2.4 The Court erred in upholding the special defences and dismissing the Applicant’s claim with costs.

[3] The traditional test for leave to appeal is well known, and requires the Court to determine whether there is a reasonable prospect that another Court (in this case, the Labour Appeal Court) may come to a different conclusion to that reached in the judgment a quo[1]. The Respondent in its opposition to the application correctly pointed out that there is a second leg to the enquiry, which is whether or not the case is of substantial importance to the Appellant or to both the Appellant and the Respondent.

[4] The Respondent in opposing the application contended that there are no reasonable prospects that Labour Appeal Court will uphold the Applicants’ appeal, and further that the case is of no substantial importance.

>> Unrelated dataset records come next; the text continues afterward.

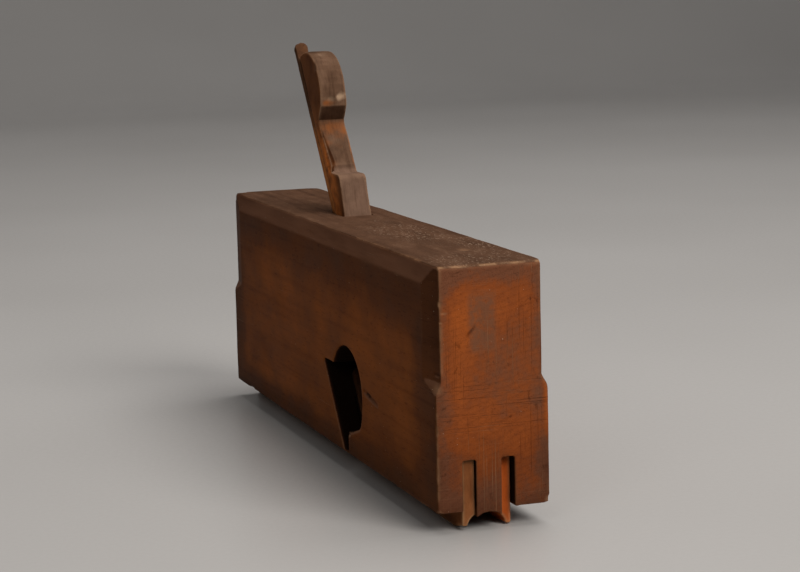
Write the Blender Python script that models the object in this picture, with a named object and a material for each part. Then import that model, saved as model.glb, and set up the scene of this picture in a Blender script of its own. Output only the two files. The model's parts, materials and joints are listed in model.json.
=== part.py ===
"""Wooden centre-bead moulding plane: stock, wedge, tanged iron and boxwood slips.

Metres, +Z up. The toe points to -Y, the heel to +Y and the blind side to +X.
The origin is under the middle of the stock, on the surface that it stands on.
"""

from math import asin, cos, degrees, hypot, pi, radians, sin, sqrt, tan

import bmesh
import bpy

# Stock
LENGTH = 0.2413
WIDTH = 0.0387
STOCK_DEPTH = 0.0794        # from the flats of the sole to the top
RIDGE_DEPTH = 0.0068        # how far the profiled ridge stands below the flats
RIDGE_WIDTH = 0.0177
RIDGE_X = -0.0017           # centre of the ridge, off the centre of the stock
BEAD_RADIUS = 0.0070
BEAD_DEPTH = 0.0060
GAP = 0.0003                # between two pieces that touch
SLIP_WIDTH = 0.0039
SLIP_HEIGHT_IN_SLOT = 0.0164

# Mouth, bed and side escapement
BED_ANGLE = radians(53.5)
BED_FROM_TOE = 0.0953       # where the bed meets the flats
MOUTH_OPENING = 0.00054     # along the sole, ahead of the iron
MOUTH_WALL_HEIGHT = 0.0081  # of the upright front wall, above the flats
MOUTH_WALL_BACK = 0.0005    # how far that wall stands behind the front of the mouth
LEDGE_HEIGHT = 0.0305       # roof of the blade's slot, above the flats
LEDGE_RUN = 0.0139
ESCAPEMENT_RADIUS = 0.0173
ESCAPEMENT_INNER_RADIUS = 0.0125
ESCAPEMENT_AHEAD = 0.0035   # its centre, ahead of the foot of the bed
ESCAPEMENT_HEIGHT = 0.0218  # its centre, above the flats
ESCAPEMENT_FLOOR_SLOPE = 0.24

# Mortise, iron and wedge
MORTISE_LEFT = -0.0033
MORTISE_WIDTH = 0.0115
THROAT_SLACK = 0.00075      # in front of and behind the iron, where it leaves the mortise
IRON_THICKNESS = 0.0028
IRON_BEVEL = radians(30)
EDGE_SETBACK = 0.0002       # the cutting edge rests this far inside the sole
SHOULDER_BELOW_LEDGE = 0.0033   # height left for the iron to be pushed up
SHOULDER_RADIUS = 0.0020
TANG_SLACK = 0.0017         # between the root of the tang and the right of the mortise
TANG_TIP_HEIGHT = 0.0630    # above the top of the stock
TANG_TIP_WIDTH = 0.0049
WEDGE_FRONT_ANGLE = radians(69)
WEDGE_DEPTH = 0.0112        # along the stock, at its top
WEDGE_TIP = 0.0009
HEAD_RADIUS = 0.0183
HEAD_HEIGHT = 0.04155       # centre of the round head, above the stock
HEAD_BEHIND = 0.0025        # the same centre, behind the wedge's back face
HEAD_ARC_END = 186          # degrees round from the heel side
NECK_TOP = (0.0336, 0.0062)     # height above the stock, thickness along it
NECK_FOOT = (0.0180, 0.0076)
SHELF_HEIGHT = 0.0150
SHELF_ROUNDING = 0.0030
COVE_RADIUS = 0.0025
COVE_START = -20            # degrees, where the cove leaves the neck

# Worn and cut-back edges of the stock
END_CHAMFER_ALONG = 0.0120
LEFT_CHAMFER_ACROSS = 0.0018
RIGHT_CHAMFER_ACROSS = 0.0023
CHAMFER_STOP = 0.0385       # outer end of the stop, above the flats
CHAMFER_STOP_RISE = 0.0038
TOP_CHAMFER_ACROSS = 0.0015
TOP_CHAMFER_DOWN = 0.0068
END_EDGE_ACROSS = 0.0014
END_EDGE_DOWN = 0.0010

# Boxwood slips: how far each row stops short of the toe, and the joints
LEFT_SETBACK = 0.0017
RIGHT_SETBACK = 0.0039
SLIPS_AHEAD = 2
SLIPS_BEHIND = 3
SLIP_JOINT_ANGLE = radians(62)

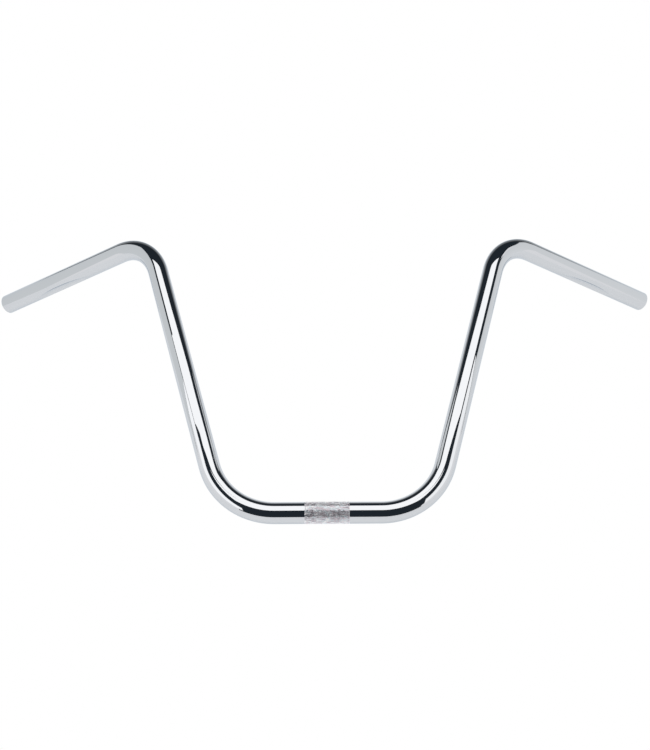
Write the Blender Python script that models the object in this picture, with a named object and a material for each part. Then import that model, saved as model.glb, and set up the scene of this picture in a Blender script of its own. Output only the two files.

[5] I have had regard to the grounds upon which the Applicants seek leave to appeal, and in the light of all the issues relied upon having been specifically dealt with and in detail in the main judgment, no purpose will be served in repeating same in this judgment. It however needs to be stated that having considered the grounds upon which leave to appeal is sought, and further having reflected on my judgment and the submissions made on behalf of the Respondent in that regard, there is no sound or rational basis to conclude that the Applicants have any prospects or realistic chance of succeeding on appeal, in the sense that the Labour Appeal court will uphold the grounds relied upon. Furthermore, having had regard to the merits of the claim, there is no basis to conclude that the case is of substantial importance. On the contrary, and in the light of the preliminary points upheld in the judgment, the Applicants’ claim and the present application can easily be construed as vexatious.

[6] The Court will take into account the requirements of law and fairness in considering an order of costs as per the provisions of section 162 of the LRA. In this case, it is common cause that the individual applicants remain employed by the Respondent. This Court’s approach in such circumstances has been to be disinclined to make an order of costs on the basis that there is an on-going relationship between the parties. This approach in my view is however not cast in stone, as other considerations have to be taken into account. This is even moreso as in this case, where the individual applicants chose to approach the Court on their own despite being members of SAMWU. It is common cause that SAMWU had assisted the Applicants to a certain extent with their claim, but not for the purposes of this application. SAMWU must have properly reflected on the merits of this claim, something which the individual applicants clearly failed to do.

[7] One of the considerations the Court must take into account in awarding costs in this case is that it would not be fair on the Respondent to be compelled to defend matters in circumstances that are unnecessary, and where on the face of it, there is no merit in the litigation that it is compelled to defend. This matter has been on-going since July 2013 when a dispute was first referred to the CCMA. It is not in the interests of expeditious resolution of disputes that disputes such as these despite numerous CCMA awards and Court order should go on endlessly. As at this stage, there are two further applications pending before this Court in the form of a review application brought on behalf of the Applicants, and a Rule 11 application to dismiss that review application as brought by the Respondent.

[8] It is accepted that parties are entitled to pursue their constitutional rights to fair labour practices, and any other rights under the LRA. There is however a limit to which parties can go. One of these limits is that the Respondent, being a municipality, cannot endlessly, and at the expense of the ratepayer, defend matters which are not only ill-conceived but which have zero prospects of succeeding. To this end, the requirements of fairness in this case dictate that this application should be dismissed with costs.

Order:

i. The application for leave to appeal is dismissed with costs.

Tlhotlhalemaje, J

Judge of the Labour Court of South Africa

[1] See Karbochem Sasolburg (A Division of Sentrachem Ltd) v Kriel and Others (1999) 20 ILJ 2889 (LC) at 2890B. See also S v Smith 2012 (1) SACR 567 (SCA) at para [7], where it was held that:

What the test of reasonable prospects of success postulates is a dispassionate decision, based on the facts and the law, that a court of appeal could reasonably arrive at a conclusion different to that of the trial court. In order to succeed, therefore, the appellant must convince this court on proper grounds that he has prospects of success on appeal and that those prospects are not remote, but have a realistic chance of succeeding. More is required to be established than that there is a mere possibility of success, that the case is arguable on appeal or that the case cannot be categorised as hopeless. There must, in other words, be a sound, rational basis for the conclusion that there are prospects of success on appeal.’